┌──

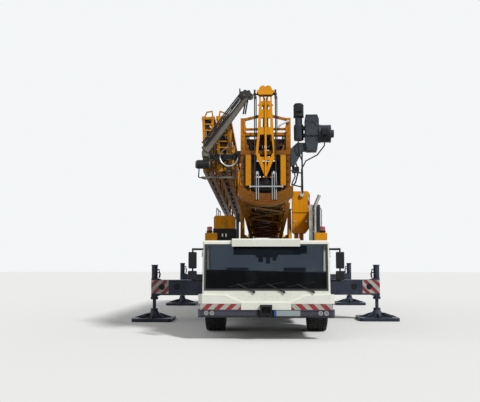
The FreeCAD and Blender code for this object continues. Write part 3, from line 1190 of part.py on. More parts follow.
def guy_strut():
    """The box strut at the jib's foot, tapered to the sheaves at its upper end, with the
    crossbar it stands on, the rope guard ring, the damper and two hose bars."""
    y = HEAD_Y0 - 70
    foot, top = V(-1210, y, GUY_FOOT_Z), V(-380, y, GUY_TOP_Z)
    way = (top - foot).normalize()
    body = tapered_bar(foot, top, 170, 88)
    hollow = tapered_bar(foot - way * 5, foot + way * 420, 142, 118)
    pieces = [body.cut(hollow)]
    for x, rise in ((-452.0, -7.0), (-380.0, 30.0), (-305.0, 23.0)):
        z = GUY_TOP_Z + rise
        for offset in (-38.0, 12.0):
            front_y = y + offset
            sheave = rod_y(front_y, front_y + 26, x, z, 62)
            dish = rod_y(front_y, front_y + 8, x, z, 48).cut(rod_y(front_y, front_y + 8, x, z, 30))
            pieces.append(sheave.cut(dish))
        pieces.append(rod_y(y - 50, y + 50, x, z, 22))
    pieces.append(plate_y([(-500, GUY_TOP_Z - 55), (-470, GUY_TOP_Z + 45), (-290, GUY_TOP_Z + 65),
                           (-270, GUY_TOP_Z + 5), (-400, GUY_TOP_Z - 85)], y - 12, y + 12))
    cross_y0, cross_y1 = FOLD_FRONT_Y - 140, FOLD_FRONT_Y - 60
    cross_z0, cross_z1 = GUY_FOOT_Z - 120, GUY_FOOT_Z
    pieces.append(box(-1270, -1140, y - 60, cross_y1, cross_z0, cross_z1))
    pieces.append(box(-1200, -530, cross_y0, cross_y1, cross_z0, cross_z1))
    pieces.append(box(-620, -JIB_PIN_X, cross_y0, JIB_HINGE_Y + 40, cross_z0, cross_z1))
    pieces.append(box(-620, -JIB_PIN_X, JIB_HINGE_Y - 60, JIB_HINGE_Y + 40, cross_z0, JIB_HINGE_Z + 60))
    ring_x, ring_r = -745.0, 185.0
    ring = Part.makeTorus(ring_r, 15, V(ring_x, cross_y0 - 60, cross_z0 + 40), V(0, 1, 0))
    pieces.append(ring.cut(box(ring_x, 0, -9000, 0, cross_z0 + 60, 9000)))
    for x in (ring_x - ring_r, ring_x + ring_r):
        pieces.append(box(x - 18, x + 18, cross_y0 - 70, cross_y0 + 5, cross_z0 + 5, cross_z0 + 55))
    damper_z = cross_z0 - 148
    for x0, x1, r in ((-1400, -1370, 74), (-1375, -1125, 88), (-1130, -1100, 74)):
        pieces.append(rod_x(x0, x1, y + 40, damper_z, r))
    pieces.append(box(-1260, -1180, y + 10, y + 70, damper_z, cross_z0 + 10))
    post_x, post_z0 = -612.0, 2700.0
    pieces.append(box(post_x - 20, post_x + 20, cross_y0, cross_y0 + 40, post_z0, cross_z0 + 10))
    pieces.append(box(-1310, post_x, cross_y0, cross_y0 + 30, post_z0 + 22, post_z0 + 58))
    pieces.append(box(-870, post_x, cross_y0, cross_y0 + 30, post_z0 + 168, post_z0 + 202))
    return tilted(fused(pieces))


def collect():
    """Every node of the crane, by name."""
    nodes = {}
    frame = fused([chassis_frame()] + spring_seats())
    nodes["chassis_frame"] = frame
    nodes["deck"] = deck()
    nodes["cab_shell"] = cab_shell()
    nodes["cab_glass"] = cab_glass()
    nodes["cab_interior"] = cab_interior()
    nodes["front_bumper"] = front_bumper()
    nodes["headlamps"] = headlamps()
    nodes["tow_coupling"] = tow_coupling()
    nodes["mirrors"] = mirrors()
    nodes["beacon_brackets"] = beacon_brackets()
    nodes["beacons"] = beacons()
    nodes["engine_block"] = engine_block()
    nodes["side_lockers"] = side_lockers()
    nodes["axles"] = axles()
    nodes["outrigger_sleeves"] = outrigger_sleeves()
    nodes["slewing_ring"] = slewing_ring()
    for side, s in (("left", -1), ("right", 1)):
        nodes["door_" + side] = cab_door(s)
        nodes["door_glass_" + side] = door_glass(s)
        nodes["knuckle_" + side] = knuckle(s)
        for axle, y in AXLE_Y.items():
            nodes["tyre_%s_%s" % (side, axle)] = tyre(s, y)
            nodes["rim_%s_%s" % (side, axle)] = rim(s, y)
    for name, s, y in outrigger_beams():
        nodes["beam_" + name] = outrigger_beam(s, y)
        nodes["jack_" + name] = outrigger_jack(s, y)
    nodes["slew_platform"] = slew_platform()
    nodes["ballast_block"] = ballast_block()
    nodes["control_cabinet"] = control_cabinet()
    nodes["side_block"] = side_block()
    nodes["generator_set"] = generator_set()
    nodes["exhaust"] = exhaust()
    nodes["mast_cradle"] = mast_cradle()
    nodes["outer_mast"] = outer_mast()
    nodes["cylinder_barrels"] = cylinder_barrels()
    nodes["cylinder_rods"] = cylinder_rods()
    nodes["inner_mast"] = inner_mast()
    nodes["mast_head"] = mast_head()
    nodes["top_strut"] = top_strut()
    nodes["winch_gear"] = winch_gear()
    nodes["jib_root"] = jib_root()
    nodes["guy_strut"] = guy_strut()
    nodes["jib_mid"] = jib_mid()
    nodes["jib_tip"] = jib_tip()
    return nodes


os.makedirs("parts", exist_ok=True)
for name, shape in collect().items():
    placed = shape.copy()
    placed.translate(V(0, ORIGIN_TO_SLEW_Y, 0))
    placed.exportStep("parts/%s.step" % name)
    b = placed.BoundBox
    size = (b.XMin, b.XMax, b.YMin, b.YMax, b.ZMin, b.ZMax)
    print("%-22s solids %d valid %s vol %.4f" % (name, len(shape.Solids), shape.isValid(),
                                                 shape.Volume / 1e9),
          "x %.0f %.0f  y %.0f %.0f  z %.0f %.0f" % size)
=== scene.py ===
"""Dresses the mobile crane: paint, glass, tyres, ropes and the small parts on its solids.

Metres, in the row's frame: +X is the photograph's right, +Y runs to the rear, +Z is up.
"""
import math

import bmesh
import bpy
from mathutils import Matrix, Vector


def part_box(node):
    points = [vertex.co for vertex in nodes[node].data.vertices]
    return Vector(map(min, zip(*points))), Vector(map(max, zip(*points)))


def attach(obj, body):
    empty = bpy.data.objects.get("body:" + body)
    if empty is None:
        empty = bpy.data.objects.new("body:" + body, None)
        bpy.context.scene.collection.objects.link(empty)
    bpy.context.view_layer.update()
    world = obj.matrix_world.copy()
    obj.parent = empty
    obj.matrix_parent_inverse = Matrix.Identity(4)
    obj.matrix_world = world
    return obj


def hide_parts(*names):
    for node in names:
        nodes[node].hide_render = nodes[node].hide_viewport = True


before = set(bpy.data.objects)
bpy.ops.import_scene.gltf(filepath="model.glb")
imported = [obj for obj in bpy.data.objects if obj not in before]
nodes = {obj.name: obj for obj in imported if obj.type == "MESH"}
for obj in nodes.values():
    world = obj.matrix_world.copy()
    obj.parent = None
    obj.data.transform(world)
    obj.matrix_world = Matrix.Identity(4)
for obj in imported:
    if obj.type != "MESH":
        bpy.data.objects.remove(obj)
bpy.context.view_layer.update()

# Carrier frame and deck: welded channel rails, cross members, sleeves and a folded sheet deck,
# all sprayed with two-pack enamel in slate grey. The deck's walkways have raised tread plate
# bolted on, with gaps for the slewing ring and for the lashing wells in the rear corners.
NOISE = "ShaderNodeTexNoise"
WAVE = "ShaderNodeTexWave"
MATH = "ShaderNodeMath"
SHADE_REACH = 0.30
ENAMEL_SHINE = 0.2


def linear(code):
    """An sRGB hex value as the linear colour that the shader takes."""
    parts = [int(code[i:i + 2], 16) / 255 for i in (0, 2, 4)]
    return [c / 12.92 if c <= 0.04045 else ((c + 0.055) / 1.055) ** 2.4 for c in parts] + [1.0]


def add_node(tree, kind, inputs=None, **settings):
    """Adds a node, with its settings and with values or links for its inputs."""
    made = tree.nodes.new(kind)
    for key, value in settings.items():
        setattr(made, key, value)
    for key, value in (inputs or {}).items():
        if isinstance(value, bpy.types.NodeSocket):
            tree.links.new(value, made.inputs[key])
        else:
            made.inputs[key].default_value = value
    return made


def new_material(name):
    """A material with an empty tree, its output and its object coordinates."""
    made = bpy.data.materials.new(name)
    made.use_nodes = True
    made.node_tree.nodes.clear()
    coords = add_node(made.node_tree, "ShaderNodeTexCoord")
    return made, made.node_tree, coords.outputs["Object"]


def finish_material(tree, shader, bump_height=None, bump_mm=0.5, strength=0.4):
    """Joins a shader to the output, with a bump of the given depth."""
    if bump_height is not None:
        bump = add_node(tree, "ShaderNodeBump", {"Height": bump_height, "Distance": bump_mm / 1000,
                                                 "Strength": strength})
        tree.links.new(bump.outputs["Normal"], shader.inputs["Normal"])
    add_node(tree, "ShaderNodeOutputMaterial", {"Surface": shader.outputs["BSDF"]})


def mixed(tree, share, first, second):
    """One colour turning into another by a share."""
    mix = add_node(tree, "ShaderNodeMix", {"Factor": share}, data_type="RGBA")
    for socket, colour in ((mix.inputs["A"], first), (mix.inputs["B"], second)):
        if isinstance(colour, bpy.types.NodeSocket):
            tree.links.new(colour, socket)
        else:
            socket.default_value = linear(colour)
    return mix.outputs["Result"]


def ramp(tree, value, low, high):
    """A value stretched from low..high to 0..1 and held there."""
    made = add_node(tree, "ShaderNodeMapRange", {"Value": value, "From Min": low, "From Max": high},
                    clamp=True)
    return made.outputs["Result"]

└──
┌──

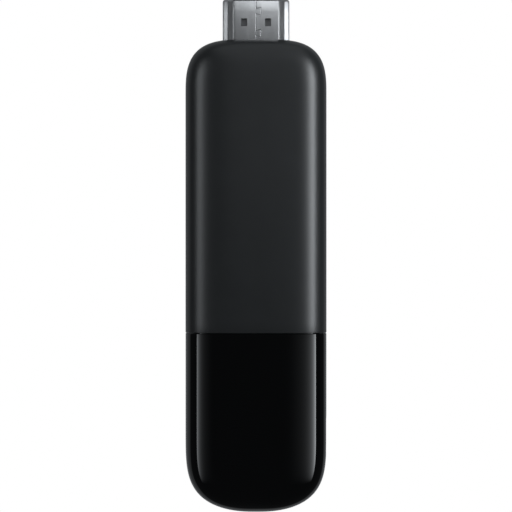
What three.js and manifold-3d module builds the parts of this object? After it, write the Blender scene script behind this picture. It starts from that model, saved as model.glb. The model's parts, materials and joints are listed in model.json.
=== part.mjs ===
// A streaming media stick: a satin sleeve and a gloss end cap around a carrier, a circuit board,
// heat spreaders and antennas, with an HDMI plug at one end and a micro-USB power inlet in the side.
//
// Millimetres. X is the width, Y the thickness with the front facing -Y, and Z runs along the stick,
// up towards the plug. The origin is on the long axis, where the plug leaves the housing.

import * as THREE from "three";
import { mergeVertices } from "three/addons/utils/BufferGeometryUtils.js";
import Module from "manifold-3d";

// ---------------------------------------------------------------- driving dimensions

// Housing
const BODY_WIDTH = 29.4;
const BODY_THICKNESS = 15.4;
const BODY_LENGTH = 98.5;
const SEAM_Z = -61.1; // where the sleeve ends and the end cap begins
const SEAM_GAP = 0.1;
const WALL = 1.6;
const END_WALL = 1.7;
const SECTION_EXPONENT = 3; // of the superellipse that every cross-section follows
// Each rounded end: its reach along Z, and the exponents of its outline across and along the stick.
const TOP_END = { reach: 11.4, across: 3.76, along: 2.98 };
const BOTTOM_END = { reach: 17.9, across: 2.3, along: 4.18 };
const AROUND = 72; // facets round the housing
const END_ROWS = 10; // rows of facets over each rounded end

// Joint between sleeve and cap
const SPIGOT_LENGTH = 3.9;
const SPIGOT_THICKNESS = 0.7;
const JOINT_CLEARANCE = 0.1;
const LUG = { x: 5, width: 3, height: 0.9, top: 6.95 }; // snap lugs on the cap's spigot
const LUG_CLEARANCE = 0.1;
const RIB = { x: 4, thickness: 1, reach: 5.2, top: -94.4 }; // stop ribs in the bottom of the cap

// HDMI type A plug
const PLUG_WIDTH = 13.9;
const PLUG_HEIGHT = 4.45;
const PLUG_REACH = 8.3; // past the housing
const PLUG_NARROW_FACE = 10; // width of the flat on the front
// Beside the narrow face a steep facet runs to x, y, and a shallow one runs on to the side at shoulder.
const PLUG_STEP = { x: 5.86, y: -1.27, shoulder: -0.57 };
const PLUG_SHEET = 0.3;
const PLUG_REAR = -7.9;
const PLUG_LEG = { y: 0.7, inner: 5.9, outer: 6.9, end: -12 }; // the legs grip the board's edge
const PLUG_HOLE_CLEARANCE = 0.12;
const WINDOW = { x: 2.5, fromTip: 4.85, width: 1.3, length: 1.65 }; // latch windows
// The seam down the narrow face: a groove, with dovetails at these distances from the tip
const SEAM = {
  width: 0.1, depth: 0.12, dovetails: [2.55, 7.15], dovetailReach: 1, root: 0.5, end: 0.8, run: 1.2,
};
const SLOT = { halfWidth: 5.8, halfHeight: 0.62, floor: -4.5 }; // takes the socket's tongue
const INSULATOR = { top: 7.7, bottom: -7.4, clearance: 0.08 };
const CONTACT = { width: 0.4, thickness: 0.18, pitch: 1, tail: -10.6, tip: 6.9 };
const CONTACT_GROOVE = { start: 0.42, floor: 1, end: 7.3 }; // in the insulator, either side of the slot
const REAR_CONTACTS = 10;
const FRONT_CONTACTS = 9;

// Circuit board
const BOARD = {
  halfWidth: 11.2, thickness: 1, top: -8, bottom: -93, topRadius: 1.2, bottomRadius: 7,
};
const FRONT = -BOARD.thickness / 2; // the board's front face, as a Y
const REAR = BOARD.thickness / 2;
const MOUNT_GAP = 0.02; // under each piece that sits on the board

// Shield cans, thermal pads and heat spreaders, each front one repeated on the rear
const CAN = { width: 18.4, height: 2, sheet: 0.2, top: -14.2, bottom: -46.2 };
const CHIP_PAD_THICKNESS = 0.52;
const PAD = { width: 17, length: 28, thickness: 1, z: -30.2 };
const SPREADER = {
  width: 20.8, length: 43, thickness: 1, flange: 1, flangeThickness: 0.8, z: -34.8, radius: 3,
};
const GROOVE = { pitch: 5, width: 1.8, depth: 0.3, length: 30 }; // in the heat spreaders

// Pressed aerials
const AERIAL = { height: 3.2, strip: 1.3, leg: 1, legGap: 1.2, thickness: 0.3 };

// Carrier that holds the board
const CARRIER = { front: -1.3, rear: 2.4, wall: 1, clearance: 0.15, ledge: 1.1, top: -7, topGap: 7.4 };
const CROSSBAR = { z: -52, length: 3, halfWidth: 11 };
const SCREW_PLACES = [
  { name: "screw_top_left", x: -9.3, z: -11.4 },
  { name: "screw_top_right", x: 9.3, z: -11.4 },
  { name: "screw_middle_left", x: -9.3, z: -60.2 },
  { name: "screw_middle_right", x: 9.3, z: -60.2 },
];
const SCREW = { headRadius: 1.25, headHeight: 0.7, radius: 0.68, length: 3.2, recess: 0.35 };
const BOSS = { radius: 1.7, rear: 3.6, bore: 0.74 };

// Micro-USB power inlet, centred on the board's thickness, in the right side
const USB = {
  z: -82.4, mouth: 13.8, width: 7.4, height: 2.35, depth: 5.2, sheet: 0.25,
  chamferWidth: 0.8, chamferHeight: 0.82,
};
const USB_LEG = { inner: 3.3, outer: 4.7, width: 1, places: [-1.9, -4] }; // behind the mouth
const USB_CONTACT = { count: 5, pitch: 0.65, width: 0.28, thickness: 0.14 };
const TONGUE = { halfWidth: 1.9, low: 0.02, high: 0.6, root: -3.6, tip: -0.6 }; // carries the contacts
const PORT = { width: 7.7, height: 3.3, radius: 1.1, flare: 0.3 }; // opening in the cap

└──

- _Challenge_: Transcribe precisely the lines between the one that contains "obj.parent = empty" and the one that contains "imported = [obj", counting those two lines as part of the range.

- _Answer to this exercise_:
    obj.parent = empty
    obj.matrix_parent_inverse = Matrix.Identity(4)
    obj.matrix_world = world
    return obj


def hide_parts(*names):
    for node in names:
        nodes[node].hide_render = nodes[node].hide_viewport = True


before = set(bpy.data.objects)
bpy.ops.import_scene.gltf(filepath="model.glb")
imported = [obj for obj in bpy.data.objects if obj not in before]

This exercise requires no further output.